At the Continental Congress which drew up the declaration of independence in 1787 a compromise was reached to let each state decide whether to allow slavery.

Even before the declaration, opposition to slavery was building up but the real anti-slavery movement started in earnest in the north in 1815 by men and women of the Quaker faith.

Later the American Colonisation Society was formed by a group of White Virginians with the aim of resettling slaves back in Africa and 150,000 of them were resettled in what is now Liberia.

This was followed by various other anti-slavery societies which organised the escape of slaves from the south to the north through what came to be known as the Underground Railroad and by the 1880 slavery had ended in the north.

But in between, the issue found its way to the Supreme Court in the case of Dred Scott in which the court decided that Scott, a Black slave who had for a time lived in a free state was not a citizen and as such was not entitled to file a suit in court.

Further, the court held that a slave was property and that the constitution prohibited taking away property from the owner without due process of the law.

From the courts the struggle now turned to the political arena in the election of 1860 in which an anti-slavery candidate Abraham Lincoln was elected President.

The election of Lincoln effectively resulted in the secession of seven southern states from the union.

Determined to go it alone, the south turned to arms and on April 12, 1861 the American civil war started between states which wanted to maintain slavery and those who opposed it.

The war ended four years later on April 12, 1865 in victory for the anti-slavery states.

This was followed by the period of reconstruction during which Congress passed the Civil Rights Act, 1875, which provided equal public accommodations for Blacks.

Unfortunately this Act was struck out by the Supreme Court in the first of its pro-segregation decisions when it decreed that the constitution protected only citizens which excluded slaves.

In line with its philosophy in the earlier case, the Supreme Court put its seal of approval on racial segregation when it decided that the law of the state of Louisiana which provided for separate but equal facilities for Blacks and Whites was constitutional.

This position continued for 58 years until 1954 when the Supreme Court this time decided in the case of Bown v The Board of Education that the doctrine of separate but equal was unconstitutional.

Brown’s case helped to turn the struggle for equality away from courts of law which had been preferred by the National Organisation for the Advancement of Coloured People, the premier organisation for the fight for black equality to positive action.

Non-violent positive action which had been influenced by the teachings of Mahatma Gandhi started with four black students who demanded to be served in a restaurant in Greensboro, North Carolina.

When they were refused service they staged sit-in demonstrations which were joined by other students both black and white. These sit-ins proved successful and ended in hundreds of restaurants in seven states opening service to blacks.

Greensboro was followed by the famous case of Rosa Parks who refused to give up her seat on a bus for a white in Montegomery, Alabama.

She was arrested and fined $10. Her case led to a bus boycott organised by 27-year-old Martin Luther King which was so successful that it catapulted King into a national icon.

In 1963, King organised demonstrations against segregation in industrial Birmingham, Alabama.
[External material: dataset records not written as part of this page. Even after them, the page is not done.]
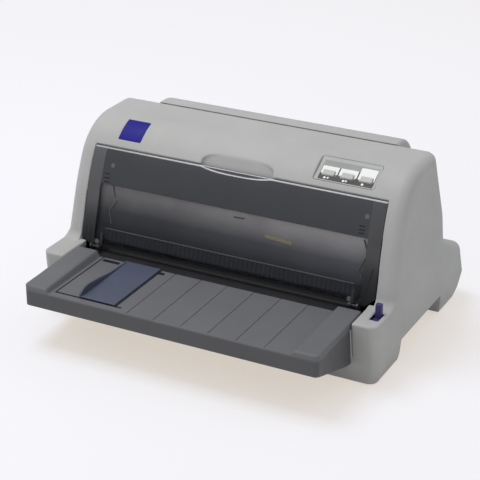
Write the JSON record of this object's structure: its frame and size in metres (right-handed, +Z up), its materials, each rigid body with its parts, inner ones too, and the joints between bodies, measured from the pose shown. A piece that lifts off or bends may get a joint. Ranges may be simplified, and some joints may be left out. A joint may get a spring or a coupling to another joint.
{
  "type": "dot matrix printer",
  "caption": "Flat-bed dot matrix printer with a hinged smoke front cover, paper tray with edge guide, rear cover and exposed print mechanism inside.",
  "frame": {"origin": "on the desk, below the middle of the whole printer, paper tray included", "axes": "+X to the right of a person facing the printer, -Y towards that person, +Z up"},
  "size_m": [0.422, 0.35, 0.211],
  "materials": {
    "case_plastic": "fine-textured light grey moulded plastic",
    "tray_plastic": "fine-textured dark grey moulded plastic",
    "guide_plastic": "smooth blue-grey plastic",
    "smoke_plastic": "clear smoke-tinted plastic, glossy",
    "lever_plastic": "blue-violet plastic",
    "badge_film": "printed blue film, bare",
    "button_plastic": "mid grey plastic",
    "lamp_plastic": "milky light guides",
    "black_plastic": "black plastic",
    "ivory_plastic": "natural nylon",
    "rubber": "black rubber",
    "zinc_steel": "zinc-plated sheet steel",
    "ground_steel": "ground and polished shaft",
    "cast_aluminium": "die-cast, blackened fins",
    "motor_steel": "black-painted motor can",
    "brass": "turned brass",
    "board": "green solder mask",
    "supply_parts": "transformer, cans and heat sink on a board",
    "flat_cable": "white flat flexible cable",
    "inked_fabric": "inked nylon ribbon"
  },
  "bodies": {
    "case": {"lower_case": "case_plastic", "upper_case": "case_plastic", "rubber_feet": "rubber", "case_screws": "zinc_steel", "badge_plate": "badge_film", "control_panel": "case_plastic", "panel_board": "board", "panel_lamps": "lamp_plastic", "front_tray": "tray_plastic", "front_cover_pins": "zinc_steel", "rear_cover_pins": "zinc_steel", "lever_bracket": "zinc_steel", "chassis_pan": "zinc_steel", "side_frame_left": "zinc_steel", "side_frame_right": "zinc_steel", "front_rail": "zinc_steel", "rear_beam": "zinc_steel", "carriage_shaft": "ground_steel", "carriage_motor": "motor_steel", "idler_bracket": "zinc_steel", "timing_belt": "rubber", "ribbon_cartridge": "black_plastic", "ribbon_band": "inked_fabric", "platen": "black_plastic", "paper_bed": "black_plastic", "feed_motor": "motor_steel", "tractor_rail": "ground_steel", "main_board": "board", "power_supply": "supply_parts", "rear_panel": "zinc_steel", "power_inlet": "black_plastic", "data_ports": "black_plastic"},
    "front_cover": {"front_cover": "smoke_plastic"},
    "rear_cover": {"rear_cover": "case_plastic"},
    "edge_guide": {"edge_guide": "guide_plastic"},
    "release_lever": {"release_lever": "lever_plastic"},
    "button_left": {"button_left": "button_plastic"},
    "button_middle": {"button_middle": "button_plastic"},
    "button_right": {"button_right": "button_plastic"},
    "carriage": {"carriage": "black_plastic", "print_head": "cast_aluminium", "head_cable": "flat_cable"},
    "drive_pulley": {"drive_pulley": "brass"},
    "idler_pulley": {"idler_pulley": "ivory_plastic"},
    "ribbon_knob": {"ribbon_knob": "guide_plastic"},
    "front_feed_roller": {"front_feed_roller": "rubber"},
    "front_pressure_roller": {"front_pressure_roller": "ivory_plastic"},
    "rear_feed_roller": {"rear_feed_roller": "rubber"},
    "rear_pressure_roller": {"rear_pressure_roller": "ivory_plastic"},
    "motor_pinion": {"motor_pinion": "brass"},
    "idler_gear": {"idler_gear": "ivory_plastic"},
    "gap_lever": {"gap_lever": "lever_plastic"},
    "tractor_shaft": {"tractor_shaft": "ground_steel"},
    "tractor_left": {"tractor_left": "black_plastic"},
    "tractor_right": {"tractor_right": "black_plastic"},
    "tractor_wheel_left": {"tractor_wheel_left": "ivory_plastic"},
    "tractor_wheel_right": {"tractor_wheel_right": "ivory_plastic"},
    "tractor_lid_left": {"tractor_lid_left": "tray_plastic"},
    "tractor_lid_right": {"tractor_lid_right": "tray_plastic"},
    "power_switch": {"power_switch": "black_plastic"}
  },
  "joints": [
    {"name": "front_cover_hinge", "type": "hinge", "parent": "case", "child": "front_cover", "pos_m": [0, -0.052, 0.0735], "axis": [1, 0, 0], "range_deg": [0, 100]},
    {"name": "rear_cover_hinge", "type": "hinge", "parent": "case", "child": "rear_cover", "pos_m": [0, 0.091, 0.205], "axis": [1, 0, 0], "range_deg": [0, 80]},
    {"name": "edge_guide_slide", "type": "slide", "parent": "case", "child": "edge_guide", "axis": [1, 0, 0], "range_m": [-0.024, 0.006]},
    {"name": "release_lever_hinge", "type": "hinge", "parent": "case", "child": "release_lever", "pos_m": [0.1984, -0.066, 0.048], "axis": [1, 0, 0], "range_deg": [0, 22]},
    {"name": "button_left_press", "type": "slide", "parent": "case", "child": "button_left", "axis": [0, 0.5195, -0.8545], "range_m": [0, 0.001], "stiffness_N_per_m": 400, "springref_m": -0.0008},
    {"name": "button_middle_press", "type": "slide", "parent": "case", "child": "button_middle", "axis": [0, 0.5195, -0.8545], "range_m": [0, 0.001], "stiffness_N_per_m": 400, "springref_m": -0.0008},
    {"name": "button_right_press", "type": "slide", "parent": "case", "child": "button_right", "axis": [0, 0.5195, -0.8545], "range_m": [0, 0.001], "stiffness_N_per_m": 400, "springref_m": -0.0008},
    {"name": "carriage_slide", "type": "slide", "parent": "case", "child": "carriage", "axis": [1, 0, 0], "range_m": [-0.165, 0.045]},
    {"name": "drive_pulley_spin", "type": "hinge", "parent": "case", "child": "drive_pulley", "pos_m": [0.146, 0.08, 0.095], "axis": [0, 0, 1], "range_deg": [-1400, 1400]},
    {"name": "idler_pulley_spin", "type": "hinge", "parent": "case", "child": "idler_pulley", "pos_m": [-0.146, 0.08, 0.095], "axis": [0, 0, 1], "range_deg": [-1400, 1400]},
    {"name": "ribbon_knob_turn", "type": "hinge", "parent": "case", "child": "ribbon_knob", "pos_m": [-0.12, 0.017, 0.14], "axis": [0, 0, 1], "continuous": true},
    {"name": "feed_spin", "type": "hinge", "parent": "case", "child": "front_feed_roller", "pos_m": [0, -0.018, 0.0609], "axis": [1, 0, 0], "continuous": true},
    {"name": "front_pressure_spin", "type": "hinge", "parent": "case", "child": "front_pressure_roller", "pos_m": [0, -0.018, 0.0745], "axis": [1, 0, 0], "continuous": true},
    {"name": "rear_feed_spin", "type": "hinge", "parent": "case", "child": "rear_feed_roller", "pos_m": [0, 0.048, 0.0609], "axis": [1, 0, 0], "continuous": true},
    {"name": "rear_pressure_spin", "type": "hinge", "parent": "case", "child": "rear_pressure_roller", "pos_m": [0, 0.048, 0.0745], "axis": [1, 0, 0], "continuous": true},
    {"name": "idler_gear_spin", "type": "hinge", "parent": "case", "child": "idler_gear", "pos_m": [-0.176, 0.015, 0.0609], "axis": [1, 0, 0], "continuous": true},
    {"name": "pinion_spin", "type": "hinge", "parent": "case", "child": "motor_pinion", "pos_m": [-0.176, 0.03107, 0.04175], "axis": [1, 0, 0], "continuous": true},
    {"name": "gap_lever_hinge", "type": "hinge", "parent": "case", "child": "gap_lever", "pos_m": [-0.165, 0.07, 0.118], "axis": [1, 0, 0], "range_deg": [-15, 15]},
    {"name": "tractor_spin", "type": "hinge", "parent": "case", "child": "tractor_shaft", "pos_m": [0, 0.108, 0.08], "axis": [1, 0, 0], "continuous": true},
    {"name": "tractor_left_slide", "type": "slide", "parent": "case", "child": "tractor_left", "axis": [1, 0, 0], "range_m": [-0.03, 0.025]},
    {"name": "tractor_wheel_left_spin", "type": "hinge", "parent": "tractor_left", "child": "tractor_wheel_left", "pos_m": [-0.1, 0.108, 0.08], "axis": [1, 0, 0], "continuous": true},
    {"name": "tractor_lid_left_hinge", "type": "hinge", "parent": "tractor_left", "child": "tractor_lid_left", "pos_m": [-0.115, 0.115, 0.093], "axis": [0, 1, 0], "range_deg": [-95, 0]},
    {"name": "tractor_right_slide", "type": "slide", "parent": "case", "child": "tractor_right", "axis": [1, 0, 0], "range_m": [-0.025, 0.03]},
    {"name": "tractor_wheel_right_spin", "type": "hinge", "parent": "tractor_right", "child": "tractor_wheel_right", "pos_m": [0.1, 0.108, 0.08], "axis": [1, 0, 0], "continuous": true},
    {"name": "tractor_lid_right_hinge", "type": "hinge", "parent": "tractor_right", "child": "tractor_lid_right", "pos_m": [0.115, 0.115, 0.093], "axis": [0, 1, 0], "range_deg": [0, 95]},
    {"name": "power_switch_rock", "type": "hinge", "parent": "case", "child": "power_switch", "pos_m": [-0.133, 0.152, 0.047], "axis": [1, 0, 0], "range_deg": [-8, 8]}
  ],
  "couplings": [
    {"joint": "drive_pulley_spin", "follows": "carriage_slide", "rad_per_m": 142.86},
    {"joint": "idler_pulley_spin", "follows": "carriage_slide", "rad_per_m": 142.86},
    {"joint": "front_pressure_spin", "follows": "feed_spin", "ratio": -1.6},
    {"joint": "rear_feed_spin", "follows": "feed_spin", "ratio": 1},
    {"joint": "rear_pressure_spin", "follows": "feed_spin", "ratio": -1.6},
    {"joint": "idler_gear_spin", "follows": "feed_spin", "ratio": -0.73684},
    {"joint": "pinion_spin", "follows": "feed_spin", "ratio": 2.3333},
    {"joint": "tractor_spin", "follows": "feed_spin", "ratio": 0.72727},
    {"joint": "tractor_wheel_left_spin", "follows": "feed_spin", "ratio": 0.72727},
    {"joint": "tractor_wheel_right_spin", "follows": "feed_spin", "ratio": 0.72727}
  ]
}
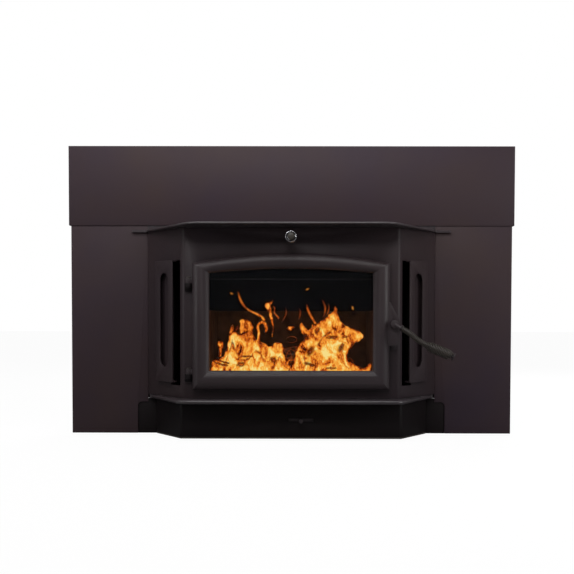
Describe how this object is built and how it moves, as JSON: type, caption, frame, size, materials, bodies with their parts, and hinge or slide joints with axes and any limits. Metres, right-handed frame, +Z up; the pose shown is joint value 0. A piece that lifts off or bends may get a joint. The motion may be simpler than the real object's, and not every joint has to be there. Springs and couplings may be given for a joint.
{
  "type": "fireplace insert",
  "caption": "Wood-burning fireplace insert with a bay front, arched glass door, coil-spring handle, side vent covers, hearth shelf and a flat surround.",
  "frame": {"origin": "on the hearth, under the middle of the insert, in the plane of the masonry face that the surround meets", "axes": "+X to the viewer's right along the surround, +Y into the fireplace, +Z up"},
  "size_m": [1.24, 0.6326, 0.8],
  "materials": {
    "painted_steel": "matt heat-proof black",
    "cast_iron": "matt black casting",
    "raw_steel": "plain dark steel",
    "stove_glass": "clear ceramic glass",
    "gasket_rope": "glass-fibre rope",
    "firebrick": "soot-stained firebrick",
    "combustor_ceramic": "honeycomb",
    "zinc_sheet": "zinc-coated",
    "black_wire": "black wire",
    "chrome_wire": "bright wire"
  },
  "bodies": {
    "insert": {"surround_top": "painted_steel", "surround_left": "painted_steel", "surround_right": "painted_steel", "surround_bracket_left": "painted_steel", "surround_bracket_right": "painted_steel", "bay_front": "painted_steel", "top_plate": "painted_steel", "hearth_shelf": "painted_steel", "base_front": "painted_steel", "base_plate": "raw_steel", "skirt_left": "painted_steel", "skirt_right": "painted_steel", "pedestal_left": "raw_steel", "pedestal_right": "raw_steel", "pedestal_back": "raw_steel", "deck": "raw_steel", "jacket_left": "raw_steel", "jacket_right": "raw_steel", "jacket_back": "raw_steel", "jacket_top": "raw_steel", "firebox_left": "raw_steel", "firebox_right": "raw_steel", "firebox_back": "raw_steel", "firebox_top": "raw_steel", "brick_floor": "firebrick", "brick_left": "firebrick", "brick_right": "firebrick", "brick_back": "firebrick", "flame_shield": "raw_steel", "baffle": "raw_steel", "baffle_rail_left": "raw_steel", "baffle_rail_right": "raw_steel", "combustor": "combustor_ceramic", "flue_box": "raw_steel", "flue_collar": "raw_steel", "vent_cover_left": "painted_steel", "vent_cover_right": "painted_steel", "hinge_bracket_lower": "cast_iron", "hinge_bracket_upper": "cast_iron", "hinge_pin_lower": "raw_steel", "hinge_pin_upper": "raw_steel", "strike_plate": "cast_iron", "rod_bushing": "cast_iron", "blower_housing": "zinc_sheet", "blower_motor": "zinc_sheet"},
    "door": {"door_frame": "cast_iron", "door_glass": "stove_glass", "glass_gasket": "gasket_rope", "glass_retainer": "raw_steel", "door_rope": "gasket_rope"},
    "handle": {"handle_rod": "cast_iron", "handle_coil": "black_wire", "latch_cam": "cast_iron"},
    "damper": {"damper_rod": "black_wire", "damper_coil": "chrome_wire", "damper_plate": "cast_iron"},
    "air_control": {"air_slide": "cast_iron"},
    "blower_rotor": {"blower_wheel": "zinc_sheet"}
  },
  "joints": [
    {"name": "door_swing", "type": "hinge", "parent": "insert", "child": "door", "pos_m": [-0.2685, -0.176, 0.3], "axis": [0, 0, -1], "range_deg": [0, 110]},
    {"name": "handle_turn", "type": "hinge", "parent": "door", "child": "handle", "pos_m": [0.27, -0.2, 0.307], "axis": [0, 1, 0], "range_deg": [0, 45]},
    {"name": "damper_pull", "type": "slide", "parent": "insert", "child": "damper", "axis": [0, -1, 0], "range_m": [0, 0.09]},
    {"name": "air_slide_move", "type": "slide", "parent": "insert", "child": "air_control", "axis": [1, 0, 0], "range_m": [-0.03, 0.03]},
    {"name": "blower_spin", "type": "hinge", "parent": "insert", "child": "blower_rotor", "pos_m": [0, 0.25, 0.046], "axis": [1, 0, 0], "continuous": true}
  ]
}
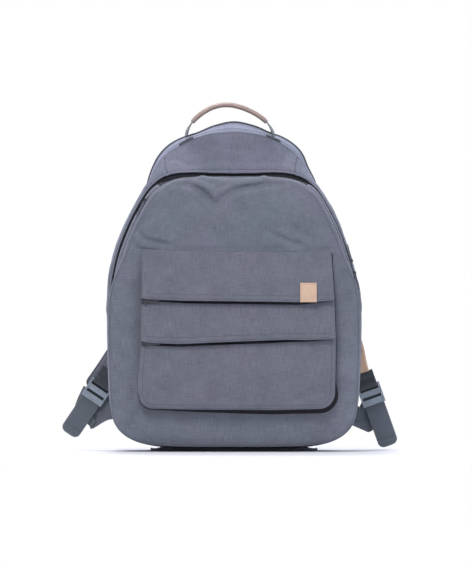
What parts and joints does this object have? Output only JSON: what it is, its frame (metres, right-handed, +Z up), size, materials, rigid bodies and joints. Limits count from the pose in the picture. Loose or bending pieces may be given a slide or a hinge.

The scenes of police brutality against the demonstrators shocked the nation and the world. Later that year King led a freedom march on Washington where he delivered his famous “I have a dream” speech.

This led to the Civil Rights Act, 1965, which enabled registration of black voters to increase. After King’s assassination, the civil rights movement veered towards leftists like Stokely Carmichael and Malcom “X” before it returned to leaders who wanted changes through the system and not outside it but not before ugly scenes of riotings in cities.

By 1988, the tide had turned somewhat. The Rev. Jesse Jackson emerged as a serious contender for the Democratic Party nomination as its presidential candidate.

In 1995 Colin Powell became the favourite choice for President by both whites and blacks and although he declined the honour, he brought the struggle for equality close to an end which the election of President Obama has completed, at least as far as the highest office in the land is concerned.